TASK BRIEF:
Reproduce, word for word, every line from the first one down to the line containing "return [(middle[0] +", and nothing else.

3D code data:
===============

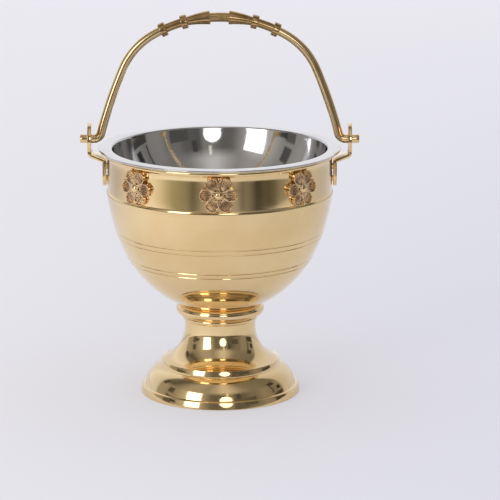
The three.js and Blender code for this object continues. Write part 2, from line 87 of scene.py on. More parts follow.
elevation = radians(CAMERA_ELEVATION_DEG)
camera_data = bpy.data.cameras.new("camera")
camera_data.lens = LENS
camera_data.sensor_width = SENSOR
camera_data.clip_start, camera_data.clip_end = map(mm, CLIP)
camera = bpy.data.objects.new("camera", camera_data)
back_off = Vector((0, -cos(elevation), sin(elevation))) * mm(CAMERA_DISTANCE)
camera.location = Vector(map(mm, TARGET)) + back_off
camera.rotation_euler = (pi / 2 - elevation, 0, 0)
bpy.context.scene.collection.objects.link(camera)
bpy.context.scene.camera = camera
bpy.context.scene.view_settings.view_transform = "Standard"
print("camera at", in_mm(camera.location))

# %% [markdown]
# A spun or turned piece is one outline swept round the axis. By hand that is a single vertex, extruded from
# point to point along half a section and then spun. The arcs and curves of the section come from small
# functions, so that a section is written with the few sizes that shape it.

# %% Sections and turning
WELD = 0.0005
SMOOTH_DEG = 28


def oval(middle, reach, rise, start_deg, end_deg, steps):
    """Points of an oval arc in (radius, height). Reach and rise are half its width and height."""
    turns = [radians(start_deg + (end_deg - start_deg) * i / steps) for i in range(steps + 1)]
    return [(middle[0] + reach * cos(a), middle[1] + rise * sin(a)) for a in turns]


def arc(middle, radius, start_deg, end_deg, steps):
    return oval(middle, radius, radius, start_deg, end_deg, steps)


def curve(points, steps):
    """Points of a Bezier curve with any number of control points."""
    found = []
    for i in range(steps + 1):
        row = [Vector(p) for p in points]
        while len(row) > 1:
            row = [a.lerp(b, i / steps) for a, b in zip(row, row[1:])]
        found.append(tuple(row[0]))
    return found


def apply_place(piece):
    select_only(piece)
    bpy.ops.object.transform_apply(location=True, rotation=True, scale=True)
    return piece


def finish_faces(piece, smooth_deg=SMOOTH_DEG):
    """Merges doubles, turns the faces outwards and smooths all but the crisp edges."""
    select_only(piece)
    bpy.ops.object.mode_set(mode="EDIT")
    bpy.ops.mesh.select_all(action="SELECT")
    bpy.ops.mesh.remove_doubles(threshold=mm(WELD))
    bpy.ops.mesh.normals_make_consistent(inside=False)
    bpy.ops.object.mode_set(mode="OBJECT")
    bpy.ops.object.shade_smooth_by_angle(angle=radians(smooth_deg))


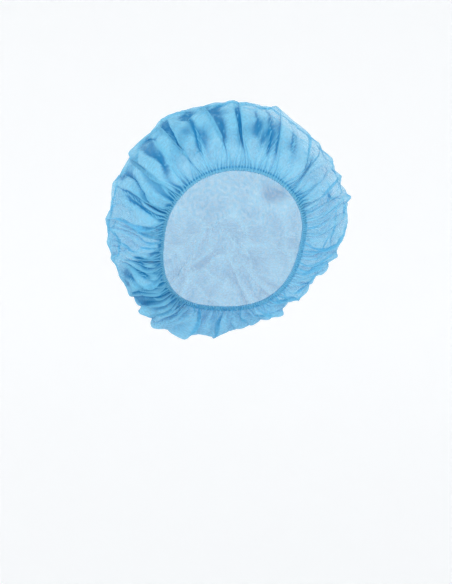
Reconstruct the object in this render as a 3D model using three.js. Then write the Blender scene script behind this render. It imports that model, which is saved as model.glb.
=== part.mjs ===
// Disposable bouffant cap: one round sheet of thin non-woven cloth, gathered all round
// onto an elastic that lies in its folded edge. It stands as it does when worn: the opening
// frames a face at the front, runs down behind the jaw on both sides and closes at the
// nape, and the cloth balloons out above and behind it.
//
// Millimetres. X is the wearer's left, Y points to the back, Z is up.
// The origin is the centre of the opening, where the elastic holds on the head.
import * as THREE from "three";

// The opening, measured along the hem's lower edge
const openingWidth = 131; // across the temples
const foreheadRise = 61; // from the origin up to the hem on the forehead
const napeDrop = 72; // from the origin down to the hem at the nape
const foreheadReach = 84; // from the origin forward to the hem on the forehead
const templeReach = 42; // from the origin forward to the hem at the temples
const napeReach = 70; // from the origin back to the hem at the nape
const openingSquareness = 2.7; // of the opening below the temples, where 2 is an ellipse

// The balloon, whose outline and folds are shares of these
const crownWidth = 242;
const crownRise = 134; // from the origin up to the top
const crownDrop = 94; // from the origin down to the lowest cloth
const crownBack = 132; // from the origin back to the rearmost cloth
const poleRise = 14; // height of the rearmost cloth over the origin

// The cloth, and the elastic in its folded hem
const clothWall = 1.2;
const elasticWidth = 2.6;
const elasticThickness = 1.2;
const clearance = 0.3; // between cloth and elastic

// Gathers, main folds and dents
const gatherCount = 50;
const gatherHeight = 3.4;
const gatherReach = 62; // how far from the hem the longest gathers run
const gatherStart = 12; // how far from the hem they stand at full height
const gatherValley = 0.25; // depth of the valleys between, as a share of the height
const gatherVariety = 0.28; // how much the gathers differ in height, and in reach
const foldHeight = 6.5;
const foldWidth = 16; // half the width of a main fold
const dentDepth = 9;
const dentWidth = 26; // half the width of a dent

// Fineness
const columnsPerGather = 3;
const rowCount = 14;
const rowBunching = 1.5; // above 1 draws the rows together at the hem
const elasticColumns = 75;
const meridianSteps = 72;

// The course of the cloth from the hem to its rearmost point, in even steps.
// out: share of the way from the hem's outline to the belly's. size: share of that outline.
// centre: share of the belly's height over the origin.
// backTop, backSide, backLow: share of the way back, on the forehead, temple and nape side.
const profile = [
  { at: "hem", out: 0.0, size: 1.0, centre: 0.0, backTop: 0.0, backSide: 0.0, backLow: 0.0 },
  { at: "brow", out: 0.36, size: 1.0, centre: 0.1, backTop: 0.012, backSide: -0.025, backLow: -0.04 },
  { at: "puff", out: 0.78, size: 1.0, centre: 0.75, backTop: 0.145, backSide: 0.1, backLow: 0.06 },
  { at: "belly", out: 1.0, size: 1.0, centre: 1.0, backTop: 0.42, backSide: 0.37, backLow: 0.28 },
  { at: "shoulder", out: 1.0, size: 0.88, centre: 1.0, backTop: 0.72, backSide: 0.68, backLow: 0.6 },
  { at: "back", out: 1.0, size: 0.54, centre: 0.92, backTop: 0.93, backSide: 0.92, backLow: 0.89 },
];

// The belly's outline from the front, from the wearer's left over the top and round.
// clock: degrees, 90 on top. share: of the ellipse of the crown's width and height.
const outline = [
  { clock: 0, share: 0.965 },
  { clock: 25, share: 0.945 },
  { clock: 50, share: 0.95 },
  { clock: 70, share: 0.97 },
  { clock: 92, share: 0.97 },
  { clock: 115, share: 0.95 },
  { clock: 138, share: 0.965 },
  { clock: 155, share: 0.935 },
  { clock: 180, share: 0.97 },
  { clock: 203, share: 0.98 },
  { clock: 222, share: 1.01 },
  { clock: 243, share: 1.1 },
  { clock: 265, share: 1.05 },
  { clock: 290, share: 0.975 },
  { clock: 315, share: 0.92 },
  { clock: 337, share: 0.92 },
];

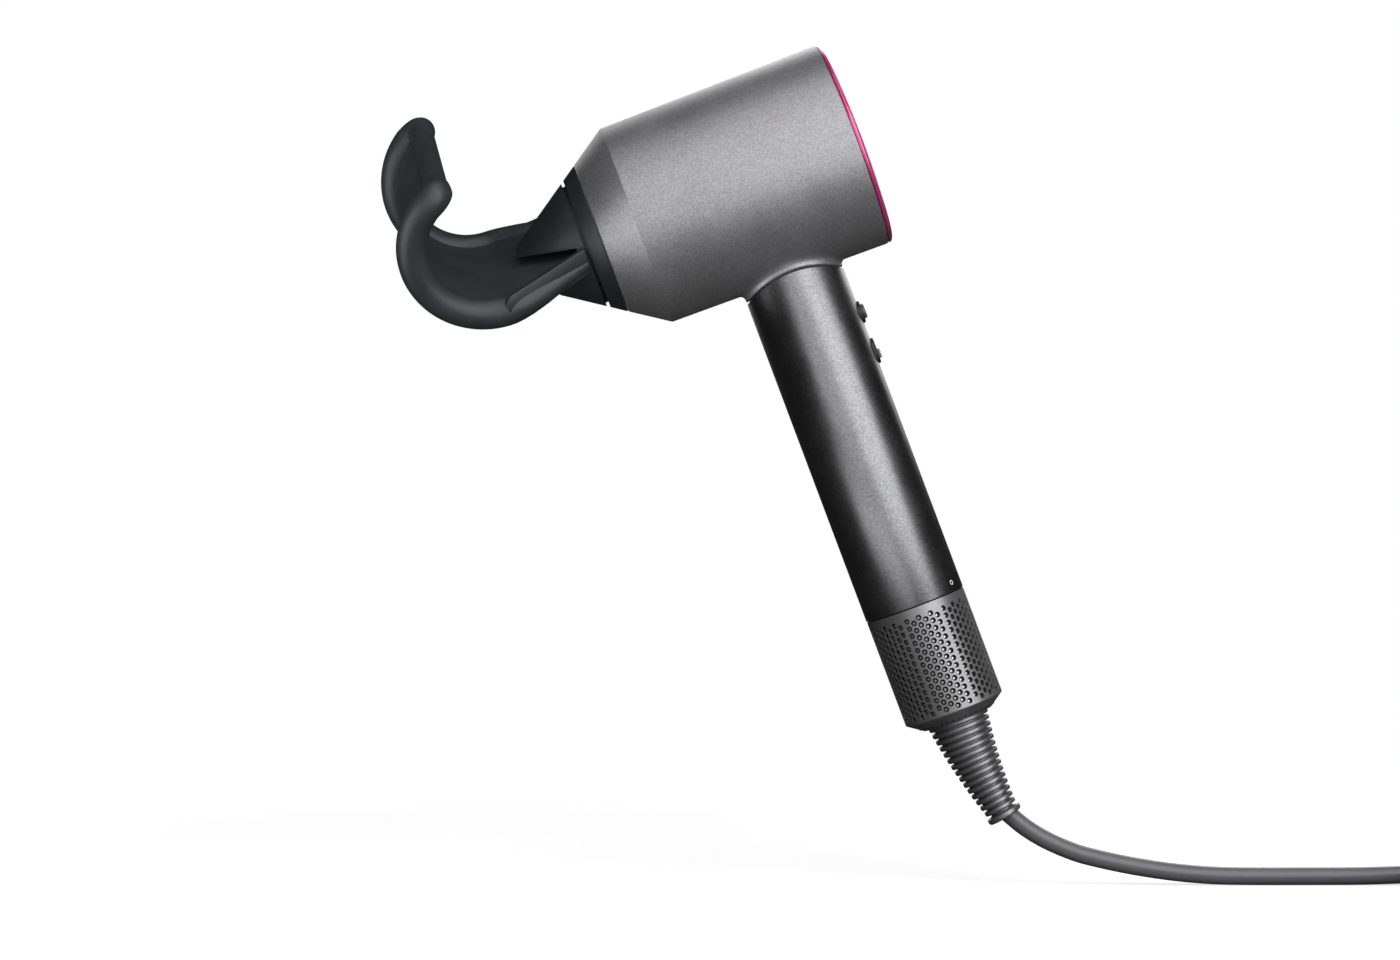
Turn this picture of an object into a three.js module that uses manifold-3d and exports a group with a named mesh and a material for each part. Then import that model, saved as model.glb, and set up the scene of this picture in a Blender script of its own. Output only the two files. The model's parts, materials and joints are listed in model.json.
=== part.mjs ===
// Hand-held hair dryer with a smoothing attachment on its nose, its mains lead and plug.
// Millimetres, +Z up. The origin is on the underside of the head, where a cradle carries it.
// The dryer hangs tilted: its handle leans back and its nose points down.
import * as THREE from "three";
import { mergeVertices } from "three/addons/utils/BufferGeometryUtils.js";
import Module from "manifold-3d";

const wasm = await Module();
wasm.setup();

// Driving dimensions
const DEGREE = Math.PI / 180;
const TILT = 20.6 * DEGREE; // nose-down lean of the whole dryer
const ROLL = 25 * DEGREE; // turn of the attachment about the head's axis
const GAP = 0.3; // air between neighbouring pieces

const HEAD = {
  axis: 37.4, // height of the head's axis over the cradle seat
  wall: 1.9,
  nose: { x: -31.5, r: 28 },
  crease: { x: -18.1, r: 37 },
  rear: { x: 64.4, r: 37.8 },
};
const BORE = { r: 17.8, wall: 1.6, front: -29 };
const DISH = { r: 28, x: 63.4, slope: Math.atan(0.62) }; // where the head's two buttons sit

const HANDLE = { x: 27.7, r: 18.5, wall: 1.9, bottom: -125.3 };
const NECK = { r: 40, seam: 0.4, duct: 16.2 };
const CAGE = { r: 18.4, wall: 0.8, top: -125.6, corner: -165.4, bottom: -169.2, hole: 12, rim: 13 };
const BOOT = { top: -169, bottom: -208.2, ribs: 15, r0: 11.2, r1: 6.1, groove: 1.2, bend: 3.8 };

const CORD = { r: 3.2, table: -208.6 };
const COIL = { x: 297, y: -51.2, turns: 5, layers: 2, middle: 38.4, lift: 1.1 };
const PLUG = { x: 316, y: -87.1, long: 34, wide: 34, high: 17, relief: 22, pinR: 2.4, pinLong: 19, pitch: 19 };

const RAIL = { r: 5.5, tipR: 4.1, arc: 26, f: 38.5, z: 26, side: 33 };
const CONE = { slope: Math.tan(34 * DEGREE), collar: 5.6, groove: 1.1, wall: 1.8, tip: 32.4 };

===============

RESULT FOR THIS TASK:
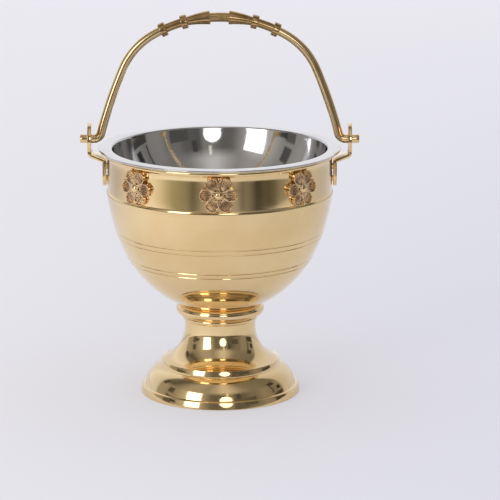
The three.js and Blender code for this object continues. Write part 2, from line 87 of scene.py on. More parts follow.
elevation = radians(CAMERA_ELEVATION_DEG)
camera_data = bpy.data.cameras.new("camera")
camera_data.lens = LENS
camera_data.sensor_width = SENSOR
camera_data.clip_start, camera_data.clip_end = map(mm, CLIP)
camera = bpy.data.objects.new("camera", camera_data)
back_off = Vector((0, -cos(elevation), sin(elevation))) * mm(CAMERA_DISTANCE)
camera.location = Vector(map(mm, TARGET)) + back_off
camera.rotation_euler = (pi / 2 - elevation, 0, 0)
bpy.context.scene.collection.objects.link(camera)
bpy.context.scene.camera = camera
bpy.context.scene.view_settings.view_transform = "Standard"
print("camera at", in_mm(camera.location))

# %% [markdown]
# A spun or turned piece is one outline swept round the axis. By hand that is a single vertex, extruded from
# point to point along half a section and then spun. The arcs and curves of the section come from small
# functions, so that a section is written with the few sizes that shape it.

# %% Sections and turning
WELD = 0.0005
SMOOTH_DEG = 28


def oval(middle, reach, rise, start_deg, end_deg, steps):
    """Points of an oval arc in (radius, height). Reach and rise are half its width and height."""
    turns = [radians(start_deg + (end_deg - start_deg) * i / steps) for i in range(steps + 1)]
    return [(middle[0] + reach * cos(a), middle[1] + rise * sin(a)) for a in turns]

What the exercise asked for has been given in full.